The second critical bulleting affects all versions of Microsoft Windows, Office 2007 and 2010, and Lync 2010 and 2013. If successfully exploited, the flaws could result in a remote code execution on affected machines. “Given the critical rating, it wouldn’t surprise me if there’s an added element to this that makes it more dangerous than your standard phishing attack,” says Chris Goettl, product manager at Shavlik. “It’s also possible that Microsoft has seen some attacks in the wild.”

Microsoft Lync is also being patched in a less severe bulletin ranked important. “It's interesting to see two advisories this month updating Lync and related communication software,” says Tyler Reguly, manager of security research at Tripwire. “It's not software that you normally see updates for, so it'll be interesting to see what flaws were discovered with it and why they couldn't be incorporated into a single bulletin.”

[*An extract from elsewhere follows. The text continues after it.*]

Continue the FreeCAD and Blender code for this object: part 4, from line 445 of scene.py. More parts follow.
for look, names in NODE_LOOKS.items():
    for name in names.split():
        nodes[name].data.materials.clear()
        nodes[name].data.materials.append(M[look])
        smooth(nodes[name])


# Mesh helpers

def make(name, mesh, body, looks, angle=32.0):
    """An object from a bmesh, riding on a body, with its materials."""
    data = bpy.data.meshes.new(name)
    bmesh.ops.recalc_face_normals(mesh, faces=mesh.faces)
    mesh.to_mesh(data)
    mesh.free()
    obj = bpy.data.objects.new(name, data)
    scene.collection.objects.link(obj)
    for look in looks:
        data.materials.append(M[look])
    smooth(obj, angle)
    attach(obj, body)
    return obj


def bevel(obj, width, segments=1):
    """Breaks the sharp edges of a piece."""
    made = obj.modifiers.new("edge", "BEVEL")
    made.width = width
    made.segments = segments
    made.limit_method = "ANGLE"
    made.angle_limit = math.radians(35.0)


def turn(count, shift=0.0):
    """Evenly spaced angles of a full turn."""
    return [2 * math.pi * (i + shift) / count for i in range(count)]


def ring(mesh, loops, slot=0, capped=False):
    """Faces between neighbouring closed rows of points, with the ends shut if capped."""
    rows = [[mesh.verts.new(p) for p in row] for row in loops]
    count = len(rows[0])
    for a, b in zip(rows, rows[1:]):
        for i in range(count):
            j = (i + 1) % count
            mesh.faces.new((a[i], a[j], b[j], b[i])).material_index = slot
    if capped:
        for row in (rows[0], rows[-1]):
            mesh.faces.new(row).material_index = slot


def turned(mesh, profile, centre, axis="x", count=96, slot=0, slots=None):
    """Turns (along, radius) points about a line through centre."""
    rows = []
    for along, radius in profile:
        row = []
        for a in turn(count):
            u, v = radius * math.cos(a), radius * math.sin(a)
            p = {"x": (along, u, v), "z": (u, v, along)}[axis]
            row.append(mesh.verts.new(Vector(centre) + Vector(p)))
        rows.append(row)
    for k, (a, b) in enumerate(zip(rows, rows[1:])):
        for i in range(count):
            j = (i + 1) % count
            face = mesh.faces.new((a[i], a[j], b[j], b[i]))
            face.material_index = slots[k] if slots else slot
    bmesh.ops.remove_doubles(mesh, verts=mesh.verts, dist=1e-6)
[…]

Two bulletins this month affect Office, both related to Office 2007 but only one having an impact on Office 2010. “Office 2013 gets a free pass this month,” Reguly says. “Newer software should always see fewer patches. It means that Microsoft Security Development Lifecycle (SDL) is working.”

At this point last year Microsoft had issued 50 security bulletins, 16 of them critical. This year the total number is 35, with 12 ranked critical.